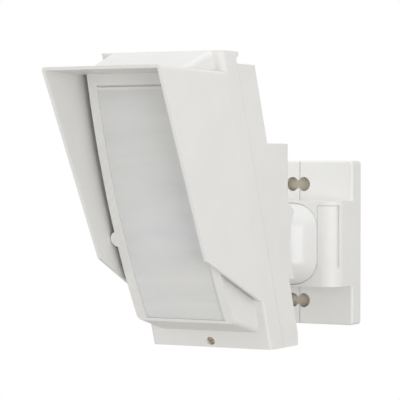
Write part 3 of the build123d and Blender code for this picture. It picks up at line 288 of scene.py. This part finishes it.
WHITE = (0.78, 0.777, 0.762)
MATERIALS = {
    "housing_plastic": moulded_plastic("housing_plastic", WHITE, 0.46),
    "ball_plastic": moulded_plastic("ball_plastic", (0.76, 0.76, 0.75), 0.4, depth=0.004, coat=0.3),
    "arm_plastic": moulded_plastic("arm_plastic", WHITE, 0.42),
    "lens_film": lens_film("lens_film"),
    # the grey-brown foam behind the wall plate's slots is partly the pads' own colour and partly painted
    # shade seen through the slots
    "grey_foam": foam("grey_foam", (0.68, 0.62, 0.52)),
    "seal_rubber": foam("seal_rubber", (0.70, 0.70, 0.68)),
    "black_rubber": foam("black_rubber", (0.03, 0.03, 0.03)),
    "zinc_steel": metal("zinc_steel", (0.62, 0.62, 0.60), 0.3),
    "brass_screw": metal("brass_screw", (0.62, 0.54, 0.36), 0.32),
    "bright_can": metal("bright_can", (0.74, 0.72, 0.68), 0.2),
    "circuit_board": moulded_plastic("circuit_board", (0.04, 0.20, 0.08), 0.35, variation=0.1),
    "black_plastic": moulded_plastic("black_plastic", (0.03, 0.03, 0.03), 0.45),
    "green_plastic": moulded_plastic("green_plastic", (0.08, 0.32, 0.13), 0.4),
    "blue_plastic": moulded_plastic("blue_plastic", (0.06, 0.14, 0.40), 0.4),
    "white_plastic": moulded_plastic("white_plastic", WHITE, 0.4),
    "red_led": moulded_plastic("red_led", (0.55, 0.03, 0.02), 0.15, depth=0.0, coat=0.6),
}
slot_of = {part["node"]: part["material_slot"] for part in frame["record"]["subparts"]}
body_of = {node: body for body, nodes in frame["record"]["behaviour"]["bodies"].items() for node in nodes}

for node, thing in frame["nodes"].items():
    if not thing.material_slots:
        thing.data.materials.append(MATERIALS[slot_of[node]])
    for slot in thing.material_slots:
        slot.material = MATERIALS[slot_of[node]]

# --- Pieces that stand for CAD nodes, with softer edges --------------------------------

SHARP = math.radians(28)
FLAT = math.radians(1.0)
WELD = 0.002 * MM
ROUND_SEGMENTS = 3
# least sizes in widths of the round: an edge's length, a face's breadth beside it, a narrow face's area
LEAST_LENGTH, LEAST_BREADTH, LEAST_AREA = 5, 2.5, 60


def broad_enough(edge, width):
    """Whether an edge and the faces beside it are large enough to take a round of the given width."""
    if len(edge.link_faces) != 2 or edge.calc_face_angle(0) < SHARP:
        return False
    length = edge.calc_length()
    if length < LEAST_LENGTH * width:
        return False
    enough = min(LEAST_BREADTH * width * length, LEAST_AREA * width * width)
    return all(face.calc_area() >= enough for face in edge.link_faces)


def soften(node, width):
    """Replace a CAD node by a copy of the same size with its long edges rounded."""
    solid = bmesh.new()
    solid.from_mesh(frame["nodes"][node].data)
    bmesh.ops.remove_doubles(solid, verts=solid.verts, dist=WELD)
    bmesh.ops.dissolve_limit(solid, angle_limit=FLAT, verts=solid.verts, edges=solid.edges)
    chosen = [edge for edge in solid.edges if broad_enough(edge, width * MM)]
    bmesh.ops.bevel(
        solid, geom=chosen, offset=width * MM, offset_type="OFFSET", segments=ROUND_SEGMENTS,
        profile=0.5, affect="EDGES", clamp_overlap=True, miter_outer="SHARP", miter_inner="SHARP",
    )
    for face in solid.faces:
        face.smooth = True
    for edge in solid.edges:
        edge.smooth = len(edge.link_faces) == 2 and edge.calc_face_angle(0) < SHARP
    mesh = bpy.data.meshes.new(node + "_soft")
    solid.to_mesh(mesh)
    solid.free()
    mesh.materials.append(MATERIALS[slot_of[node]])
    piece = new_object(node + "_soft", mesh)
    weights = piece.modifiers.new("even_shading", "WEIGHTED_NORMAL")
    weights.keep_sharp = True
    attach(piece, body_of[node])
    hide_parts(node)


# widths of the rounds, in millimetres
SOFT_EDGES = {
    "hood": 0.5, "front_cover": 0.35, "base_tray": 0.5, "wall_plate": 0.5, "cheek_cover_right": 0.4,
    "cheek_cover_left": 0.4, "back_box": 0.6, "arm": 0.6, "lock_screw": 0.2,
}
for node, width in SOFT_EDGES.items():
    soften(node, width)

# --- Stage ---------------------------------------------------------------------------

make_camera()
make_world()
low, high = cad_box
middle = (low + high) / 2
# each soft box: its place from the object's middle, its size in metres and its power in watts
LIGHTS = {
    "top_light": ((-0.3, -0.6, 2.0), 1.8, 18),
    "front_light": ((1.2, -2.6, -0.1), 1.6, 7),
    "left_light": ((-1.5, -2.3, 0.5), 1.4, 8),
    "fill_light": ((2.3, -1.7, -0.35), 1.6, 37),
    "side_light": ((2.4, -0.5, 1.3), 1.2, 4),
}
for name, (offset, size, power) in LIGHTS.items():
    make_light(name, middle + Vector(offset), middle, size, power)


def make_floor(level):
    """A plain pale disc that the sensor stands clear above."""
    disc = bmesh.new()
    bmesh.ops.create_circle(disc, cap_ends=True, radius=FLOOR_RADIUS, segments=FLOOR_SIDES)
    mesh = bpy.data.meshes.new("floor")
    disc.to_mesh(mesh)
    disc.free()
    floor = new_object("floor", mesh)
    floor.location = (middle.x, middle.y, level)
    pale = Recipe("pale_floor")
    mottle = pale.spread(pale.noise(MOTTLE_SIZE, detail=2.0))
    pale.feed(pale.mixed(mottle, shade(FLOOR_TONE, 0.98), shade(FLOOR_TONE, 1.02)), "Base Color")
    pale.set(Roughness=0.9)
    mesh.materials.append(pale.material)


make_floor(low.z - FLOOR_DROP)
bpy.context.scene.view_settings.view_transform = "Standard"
+===+
**TASK PROMPT**: Copy every line of the material, please, keeping it exactly the same.

**TASK SOLUTION**:
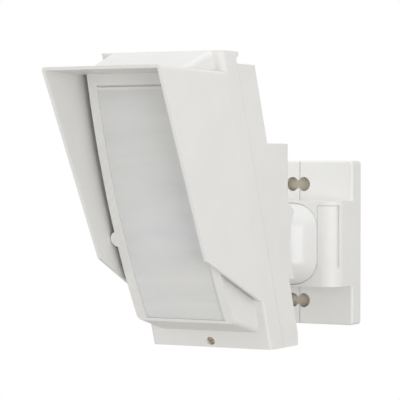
Write part 3 of the build123d and Blender code for this picture. It picks up at line 288 of scene.py. This part finishes it.
WHITE = (0.78, 0.777, 0.762)
MATERIALS = {
    "housing_plastic": moulded_plastic("housing_plastic", WHITE, 0.46),
    "ball_plastic": moulded_plastic("ball_plastic", (0.76, 0.76, 0.75), 0.4, depth=0.004, coat=0.3),
    "arm_plastic": moulded_plastic("arm_plastic", WHITE, 0.42),
    "lens_film": lens_film("lens_film"),
    # the grey-brown foam behind the wall plate's slots is partly the pads' own colour and partly painted
    # shade seen through the slots
    "grey_foam": foam("grey_foam", (0.68, 0.62, 0.52)),
    "seal_rubber": foam("seal_rubber", (0.70, 0.70, 0.68)),
    "black_rubber": foam("black_rubber", (0.03, 0.03, 0.03)),
    "zinc_steel": metal("zinc_steel", (0.62, 0.62, 0.60), 0.3),
    "brass_screw": metal("brass_screw", (0.62, 0.54, 0.36), 0.32),
    "bright_can": metal("bright_can", (0.74, 0.72, 0.68), 0.2),
    "circuit_board": moulded_plastic("circuit_board", (0.04, 0.20, 0.08), 0.35, variation=0.1),
    "black_plastic": moulded_plastic("black_plastic", (0.03, 0.03, 0.03), 0.45),
    "green_plastic": moulded_plastic("green_plastic", (0.08, 0.32, 0.13), 0.4),
    "blue_plastic": moulded_plastic("blue_plastic", (0.06, 0.14, 0.40), 0.4),
    "white_plastic": moulded_plastic("white_plastic", WHITE, 0.4),
    "red_led": moulded_plastic("red_led", (0.55, 0.03, 0.02), 0.15, depth=0.0, coat=0.6),
}
slot_of = {part["node"]: part["material_slot"] for part in frame["record"]["subparts"]}
body_of = {node: body for body, nodes in frame["record"]["behaviour"]["bodies"].items() for node in nodes}

for node, thing in frame["nodes"].items():
    if not thing.material_slots:
        thing.data.materials.append(MATERIALS[slot_of[node]])
    for slot in thing.material_slots:
        slot.material = MATERIALS[slot_of[node]]

# --- Pieces that stand for CAD nodes, with softer edges --------------------------------

SHARP = math.radians(28)
FLAT = math.radians(1.0)
WELD = 0.002 * MM
ROUND_SEGMENTS = 3
# least sizes in widths of the round: an edge's length, a face's breadth beside it, a narrow face's area
LEAST_LENGTH, LEAST_BREADTH, LEAST_AREA = 5, 2.5, 60


def broad_enough(edge, width):
    """Whether an edge and the faces beside it are large enough to take a round of the given width."""
    if len(edge.link_faces) != 2 or edge.calc_face_angle(0) < SHARP:
        return False
    length = edge.calc_length()
    if length < LEAST_LENGTH * width:
        return False
    enough = min(LEAST_BREADTH * width * length, LEAST_AREA * width * width)
    return all(face.calc_area() >= enough for face in edge.link_faces)


def soften(node, width):
    """Replace a CAD node by a copy of the same size with its long edges rounded."""
    solid = bmesh.new()
    solid.from_mesh(frame["nodes"][node].data)
    bmesh.ops.remove_doubles(solid, verts=solid.verts, dist=WELD)
    bmesh.ops.dissolve_limit(solid, angle_limit=FLAT, verts=solid.verts, edges=solid.edges)
    chosen = [edge for edge in solid.edges if broad_enough(edge, width * MM)]
    bmesh.ops.bevel(
        solid, geom=chosen, offset=width * MM, offset_type="OFFSET", segments=ROUND_SEGMENTS,
        profile=0.5, affect="EDGES", clamp_overlap=True, miter_outer="SHARP", miter_inner="SHARP",
    )
    for face in solid.faces:
        face.smooth = True
    for edge in solid.edges:
        edge.smooth = len(edge.link_faces) == 2 and edge.calc_face_angle(0) < SHARP
    mesh = bpy.data.meshes.new(node + "_soft")
    solid.to_mesh(mesh)
    solid.free()
    mesh.materials.append(MATERIALS[slot_of[node]])
    piece = new_object(node + "_soft", mesh)
    weights = piece.modifiers.new("even_shading", "WEIGHTED_NORMAL")
    weights.keep_sharp = True
    attach(piece, body_of[node])
    hide_parts(node)


# widths of the rounds, in millimetres
SOFT_EDGES = {
    "hood": 0.5, "front_cover": 0.35, "base_tray": 0.5, "wall_plate": 0.5, "cheek_cover_right": 0.4,
    "cheek_cover_left": 0.4, "back_box": 0.6, "arm": 0.6, "lock_screw": 0.2,
}
for node, width in SOFT_EDGES.items():
    soften(node, width)

# --- Stage ---------------------------------------------------------------------------

make_camera()
make_world()
low, high = cad_box
middle = (low + high) / 2
# each soft box: its place from the object's middle, its size in metres and its power in watts
LIGHTS = {
    "top_light": ((-0.3, -0.6, 2.0), 1.8, 18),
    "front_light": ((1.2, -2.6, -0.1), 1.6, 7),
    "left_light": ((-1.5, -2.3, 0.5), 1.4, 8),
    "fill_light": ((2.3, -1.7, -0.35), 1.6, 37),
    "side_light": ((2.4, -0.5, 1.3), 1.2, 4),
}
for name, (offset, size, power) in LIGHTS.items():
    make_light(name, middle + Vector(offset), middle, size, power)


def make_floor(level):
    """A plain pale disc that the sensor stands clear above."""
    disc = bmesh.new()
    bmesh.ops.create_circle(disc, cap_ends=True, radius=FLOOR_RADIUS, segments=FLOOR_SIDES)
    mesh = bpy.data.meshes.new("floor")
    disc.to_mesh(mesh)
    disc.free()
    floor = new_object("floor", mesh)
    floor.location = (middle.x, middle.y, level)
    pale = Recipe("pale_floor")
    mottle = pale.spread(pale.noise(MOTTLE_SIZE, detail=2.0))
    pale.feed(pale.mixed(mottle, shade(FLOOR_TONE, 0.98), shade(FLOOR_TONE, 1.02)), "Base Color")
    pale.set(Roughness=0.9)
    mesh.materials.append(pale.material)


make_floor(low.z - FLOOR_DROP)
bpy.context.scene.view_settings.view_transform = "Standard"